▶ _Task_: State how many lines hold the string "handed". Give the number and nothing else.

== Exercise materials

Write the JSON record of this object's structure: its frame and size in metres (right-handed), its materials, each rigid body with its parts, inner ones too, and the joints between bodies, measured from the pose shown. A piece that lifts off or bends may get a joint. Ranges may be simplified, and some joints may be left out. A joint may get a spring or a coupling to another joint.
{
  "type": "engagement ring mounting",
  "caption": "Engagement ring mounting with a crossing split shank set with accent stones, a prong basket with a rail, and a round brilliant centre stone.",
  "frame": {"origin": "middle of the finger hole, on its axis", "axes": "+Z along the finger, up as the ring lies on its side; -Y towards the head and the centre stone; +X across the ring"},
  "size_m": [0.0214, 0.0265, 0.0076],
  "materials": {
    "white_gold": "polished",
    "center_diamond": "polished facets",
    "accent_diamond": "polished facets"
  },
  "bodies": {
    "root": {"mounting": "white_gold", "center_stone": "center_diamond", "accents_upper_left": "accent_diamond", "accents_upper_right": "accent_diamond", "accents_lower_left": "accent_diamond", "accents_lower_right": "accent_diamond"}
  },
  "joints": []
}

====
== Exercise materials

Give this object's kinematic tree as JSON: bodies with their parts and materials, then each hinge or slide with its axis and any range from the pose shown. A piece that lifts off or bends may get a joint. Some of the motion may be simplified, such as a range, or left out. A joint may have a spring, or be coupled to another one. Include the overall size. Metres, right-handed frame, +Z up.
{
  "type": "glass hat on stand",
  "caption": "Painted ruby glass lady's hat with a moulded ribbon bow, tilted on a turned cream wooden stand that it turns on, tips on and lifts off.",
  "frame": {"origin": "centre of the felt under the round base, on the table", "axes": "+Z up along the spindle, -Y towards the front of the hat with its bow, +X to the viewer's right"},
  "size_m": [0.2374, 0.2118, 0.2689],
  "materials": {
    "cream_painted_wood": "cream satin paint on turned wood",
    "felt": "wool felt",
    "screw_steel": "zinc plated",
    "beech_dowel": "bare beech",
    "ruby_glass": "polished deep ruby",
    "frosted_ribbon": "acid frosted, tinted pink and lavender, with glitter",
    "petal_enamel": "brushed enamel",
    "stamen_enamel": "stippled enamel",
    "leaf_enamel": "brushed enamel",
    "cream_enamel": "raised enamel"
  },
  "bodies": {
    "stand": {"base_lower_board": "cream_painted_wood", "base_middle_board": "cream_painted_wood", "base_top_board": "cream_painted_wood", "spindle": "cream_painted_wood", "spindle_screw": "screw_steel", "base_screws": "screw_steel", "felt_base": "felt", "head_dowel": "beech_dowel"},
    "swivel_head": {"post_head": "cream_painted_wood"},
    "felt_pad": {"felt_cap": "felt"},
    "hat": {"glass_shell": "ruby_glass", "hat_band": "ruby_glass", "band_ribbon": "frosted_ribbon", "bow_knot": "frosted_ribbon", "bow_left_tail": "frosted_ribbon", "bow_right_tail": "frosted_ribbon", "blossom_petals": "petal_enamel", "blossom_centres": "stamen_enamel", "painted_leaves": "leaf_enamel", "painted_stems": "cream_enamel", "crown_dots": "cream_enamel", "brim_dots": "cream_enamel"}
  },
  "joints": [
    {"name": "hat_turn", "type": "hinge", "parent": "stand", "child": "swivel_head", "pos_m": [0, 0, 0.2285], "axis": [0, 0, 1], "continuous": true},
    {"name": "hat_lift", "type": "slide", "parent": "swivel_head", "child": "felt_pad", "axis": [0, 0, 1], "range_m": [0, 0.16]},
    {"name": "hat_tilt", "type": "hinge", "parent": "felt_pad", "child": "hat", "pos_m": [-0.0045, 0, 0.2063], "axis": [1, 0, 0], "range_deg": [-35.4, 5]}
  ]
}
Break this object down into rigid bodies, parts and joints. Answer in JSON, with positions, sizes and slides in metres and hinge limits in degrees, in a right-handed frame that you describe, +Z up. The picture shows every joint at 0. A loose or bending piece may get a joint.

====
== Exercise materials

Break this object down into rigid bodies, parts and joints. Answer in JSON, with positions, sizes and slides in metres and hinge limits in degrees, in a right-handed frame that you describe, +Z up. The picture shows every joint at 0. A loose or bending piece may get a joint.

====

▶ _Final result_: 4